Worse yet, I think it can provide false comfort, and there's something uncomfortable about false comfort to me. Death is particularly singled out for false comfort. A woman who is a good friend of yours dies. She was a 19 year old college student. It's always particularly sad when a young person dies, and it's one of those situations where people are bound to say that "everything happens for a reason". Well in this particular case because she was abducted and killed. This prompted a new law to help law enforcement officials keep up with repeat offenders, and started a scholarship charity in her name. So it happened for a reason, right? And this would reinforce your belief that everything happens for a reason. Well let's add some details and change some others. What if there were no new law or scholarship foundation? Existing laws already cover what happened, and she wasn't even a student. She just worked at a minimum wage job, raising her daughter as a single mother. Does that change your mind about everything happening for a reason? Well maybe she injured him in the struggle for her life, and that left a trail of blood or other clues that allowed law enforcement to catch this serial killer early in his murderous career. Ok…you can still believe that she died for a reason. But what if her killer was never brought to justice? What if before dying she was sodomized, tortured, and died slowly over the course of nine days from traumatic injuries? What if he used a whip, a blowtorch, knives, electrodes and a car battery, a broom handle to sodomize her vaginally and anally, and strangled her to unconsciousness multiple times, then dismembered her while she was still alive and had sex with her corpse? What if her remains were never found, and she died alone (in a state of extreme terror and despair), in a place that would never be found, and her fate never to be known by anyone other than her killer?
Yes, that description was necessary. I needed to make you feel something. If you have a vivid imagination, you should feel very uneasy right now. What's worse than how uneasy you feel reading that is that we know that things like this have happened to people. And what's worse than that is that it will happen to others. Now I fucking DARE you to tell me that this happened for a reason. Who are YOU to say that about her fate because of your need to relieve your discomfort, and affirm your belief in the supernatural? How about in the middle of her last hellish days of existence you look at her and tell HER that this is happening for a reason and see if that makes HER feel any better? Of course not. Because the reason you say that everything happens for a reason is to make YOU feel better. Dead people can't feel better, and luckily for you, they can't speak. How would the murder victim feel about you brushing off her fate and comforting yourself by saying, "Oh, it happened for a reason"? If dead people could speak, the idea that everything happens for a reason would be quickly discarded.
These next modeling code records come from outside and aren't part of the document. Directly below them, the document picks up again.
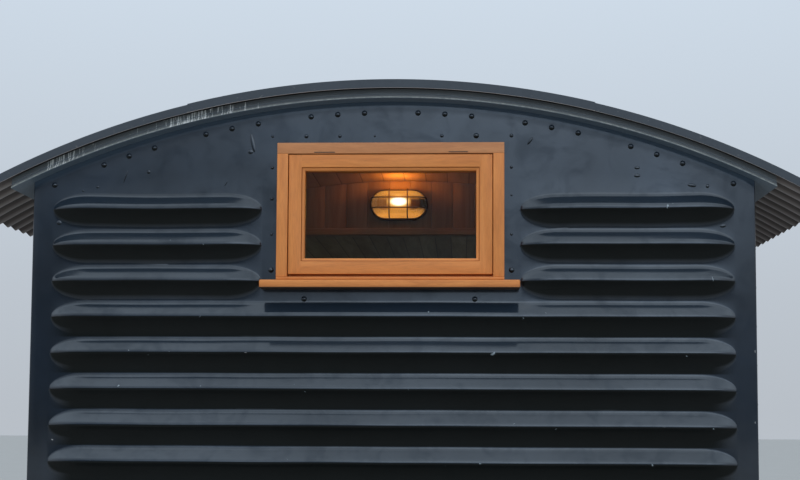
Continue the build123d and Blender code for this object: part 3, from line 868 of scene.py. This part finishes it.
def makeBarges():
    seam = roof["seamHalf"]
    centre = bargeLength("bargeCentre", 0.0, 0.0, 0.0, seam + 0.01)
    right = bargeLength("bargeRight", roof["bargeStep"], roof["bargeSetback"], seam - 0.06, roof["sheetHalf"])
    left = copyPiece("bargeLeft", right, mirrored=True)
    lengths = joinPieces("bargeLengths", [centre, right, left])
    caps = joinPieces("roofBarges", [lengths, copyPiece("bargeRearLengths", lengths, math.pi)])
    finishPiece(caps, roofSheetSteel, ["roof_barges"], 15)


makeShell()
makeSheets()
makeBarges()
print("roof made")


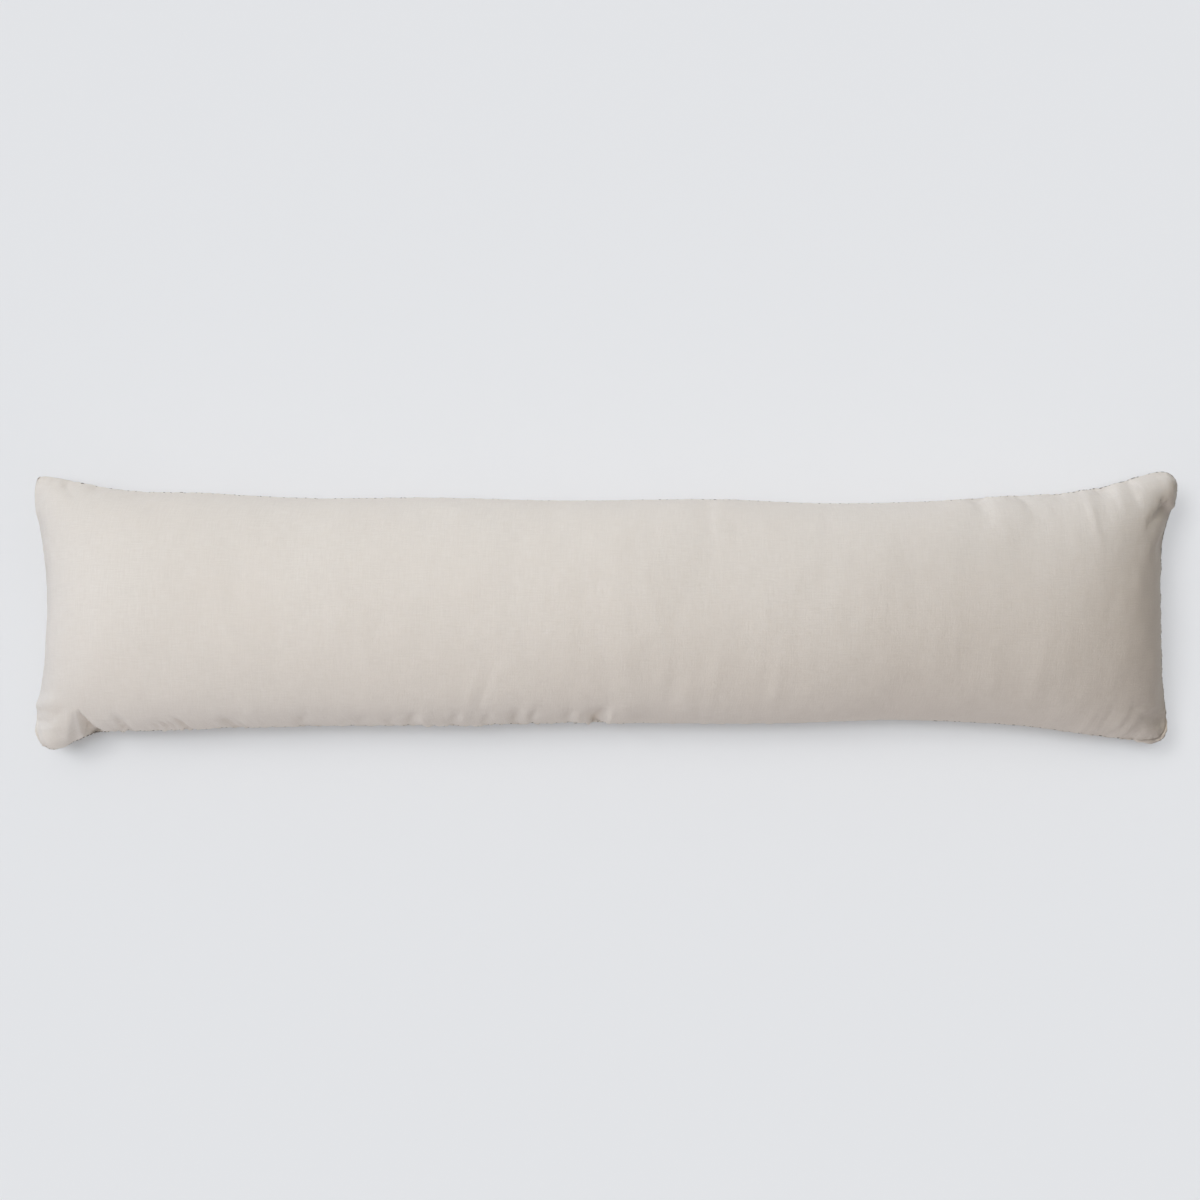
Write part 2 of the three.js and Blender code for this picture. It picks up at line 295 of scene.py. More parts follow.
# Soft ripples across the face, in millimetres: the place along, how far it leans from the near to the
# far side, the place across of its middle, the half width, the half length and the height.
RIPPLES = (
    (-137, 20, -82, 5, 26, 0.6),
    (-125, 26, -84, 4, 30, -0.6),
    (60, 10, -70, 8, 38, 0.4),
    (84, 14, -72, 8, 34, 0.4),
    (112, 12, -66, 7, 40, 0.4),
    (176, 10, -66, 7, 30, 0.6),
    (20, 8, -40, 9, 55, 0.35),
    (-36, 6, -20, 10, 60, 0.35),
    (86, -4, 88, 7, 26, 0.25),
    (107, -6, 94, 6, 20, -0.5),
    (121, -6, 90, 7, 24, 0.2),
    (387, -10, 108, 6, 12, -1.4),
    (401, -10, 102, 7, 18, 0.45),
    (436, -8, 108, 6, 14, -0.8),
    (455, -8, 102, 8, 20, 0.5),
    (500, -8, 98, 5, 26, 1.2),
    (514, -8, 106, 5, 14, -0.5),
    (531, -6, 116, 5, 14, 0.9),
    (546, -6, 120, 5, 13, -1.2),
    (438, 10, -78, 11, 26, 0.6),
    (-433, 6, 92, 8, 20, 0.5),
    (-366, 6, 92, 8, 18, 0.4),
    (-499, -8, -117, 5, 8, -4.2),
    (-389, -6, -115, 6, 6, -5.0),
    (-377, -6, -116, 4, 6, -2.4),
    (-366, 6, -104, 7, 12, 0.6),
    (-312, 5, -114, 6, 6, -2.8),
    (-270, 5, -104, 8, 14, 0.5),
    (-185, 6, -106, 7, 12, 0.6),
    (-92, 6, -110, 5, 8, -2.8),
    (-78, 6, -100, 7, 14, 0.5),
    (-38, 6, -110, 6, 8, -2.8),
    (-28, 6, -108, 4, 8, 0.7),
    (-6, 6, -109, 7, 8, -5.4),
    (6, 4, -109, 4, 9, 1.8),
    (-463, -6, -119.5, 2.6, 4, -2.8),
    (-454, -9, -119, 2.4, 5, -3.4),
    (-446, -8, -118.5, 2.2, 5, -2.6),
    (-437, -9, -117, 3.0, 6, -4.2),
    (-250, 4, -113, 7, 6, -2.0),
    (-221, 4, -113, 5, 6, -1.8),
    (-199, 4, -112, 6, 7, -3.4),
    (-155, 6, -111, 5, 7, -2.4),
    (-122, 4, -111, 4, 6, -1.8),
    (-74, 4, -109, 4, 7, -2.4),
    (532, 14, -114, 5, 13, 0.8),
    (518, 14, -110, 5, 13, -0.6),
    (500, 14, -110, 6, 13, 0.6),
)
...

If everyone on earth simultaneously realized that not everything that happens results in some kind of positive outcome in the universe, can you imagine how the course of human history would abruptly and positively change? (I can dream, can't I?)
Things happen. There doesn't have to be any meaning or good to come from them. Some things are just bad, and shouldn't have happened. Just because we can't go back and change those things doesn't mean that we have to rationalize them. We can't undo the fate of this imaginary woman, or of all the real people that things like this have happened to. But that doesn't give us the right to imply that it should have happened…or that it had to happen that way…or that because of something fortunate that happens later to someone who wasn't killed makes it alright. That's bullshit, and it's not fair to those who have died horrible, senseless deaths.
I have no false comfort. I have no imaginary friends to talk to. And yes, that does make life a little tougher to handle; a little darker; a lot less warm and fuzzy. There is an excess of human misery in the world, and I feel that very acutely when I think about it. When something terrible happens to a friend, it's harder for me to say something comforting because I don't believe in false comfort. While other people are saying, "You'll be in my prayers," or everything happens for a reason, I have to actually think of something to warm their spirit that comes from MY mind and not some useless statement that others can just trot out because they have nothing of substance to say. That's hard to do, but it makes me feel so much more when I have to try to say something meaningful rather than a cop-out appeal to a non-existent deity or a universe that doesn't care. I've decided to embrace reality, as horrible as it often is.
So that sums up my feeling about this part of Joseph's story. You're forgiven for what you did, my brothers, because God made it turn out right in the end. Everything turned out great for the Israelites; they survived. But who cries for those who died in the famine that their god caused? I do.